Electrical Control of Optically Active Single Spin Qubits in ZnSe
Amirehsan Alizadehherfati, Yuxi Jiang, Nils von den Driesch, Christine Falter, Yurii Kutovyi, Jasvith Raj Basani, Amirehsan Boreiri, Alexander Pawlis, Edo Waks
TL;DR
This work demonstrates electrical control of single donor-bound excitons in ZnSe quantum wells by applying lateral electric fields via patterned surface electrodes. The DC Stark effect enables tuning of emission energies over a broad range to overcome inhomogeneous broadening, while the field stabilizes the local charge environment, halving the optical linewidth and suppressing spectral wandering. A two-state trap model qualitatively captures how trap dynamics respond to electrical and optical stabilization, linking occupancy probabilities to spectral properties. The findings suggest that electrical control can simultaneously optimize spectral addressability and spin coherence, with potential routes to transform-limited emission via device redesign such as Schottky diodes for out-of-plane fields. Overall, electrical tuning and stabilization emerge as powerful strategies for impurity-based quantum emitters in ZnSe.
Abstract
Electrons bound to shallow donors in ZnSe quantum wells are promising candidates for optically addressable spin qubits and single-photon sources.

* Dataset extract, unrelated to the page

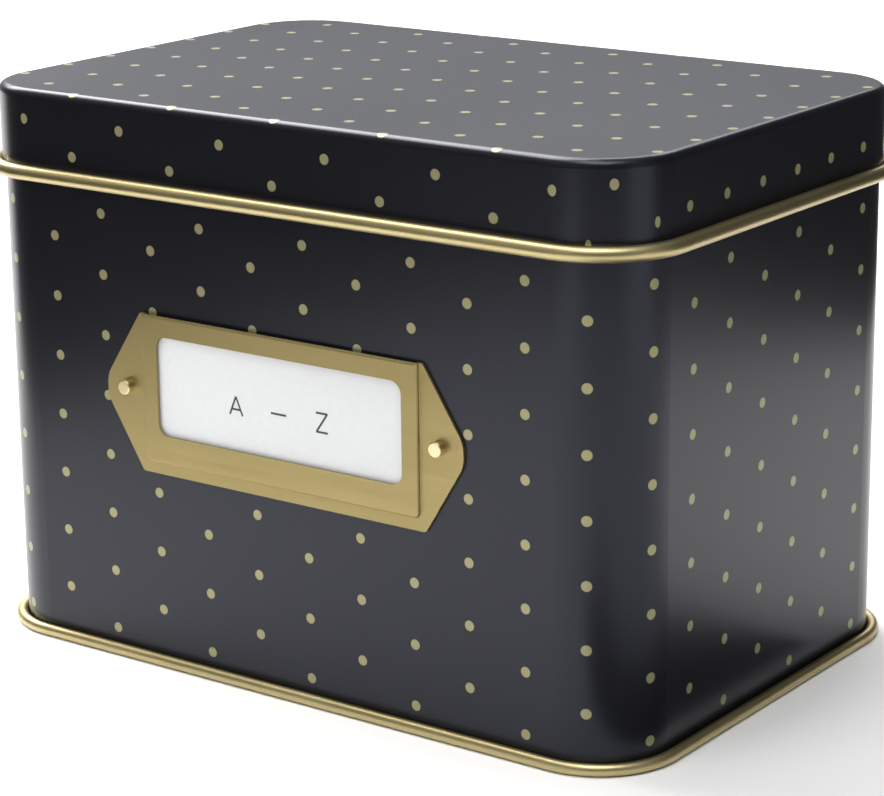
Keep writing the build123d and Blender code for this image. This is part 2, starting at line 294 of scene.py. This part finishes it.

However, their optical coherence and indistinguishability are often limited by spectral broadening arising from charge fluctuations in the local environment. Here, we report electrical control of single donor qubits in ZnSe quantum wells. The applied field induces a DC Stark shift that tunes the emission energy over a range exceeding 30 times the inhomogeneous linewidth, effectively compensating for emitter-to-emitter variations. Concurrently, the field stabilizes trap occupancy, yielding a twofold reduction in optical linewidth and the suppression of spectral wandering. A statistical model based on trap dynamics qualitatively reproduces these observations and elucidates the mechanism of field-assisted charge noise suppression. Our results identify electrical control as a versatile pathway to significantly improve optical and spin addressability.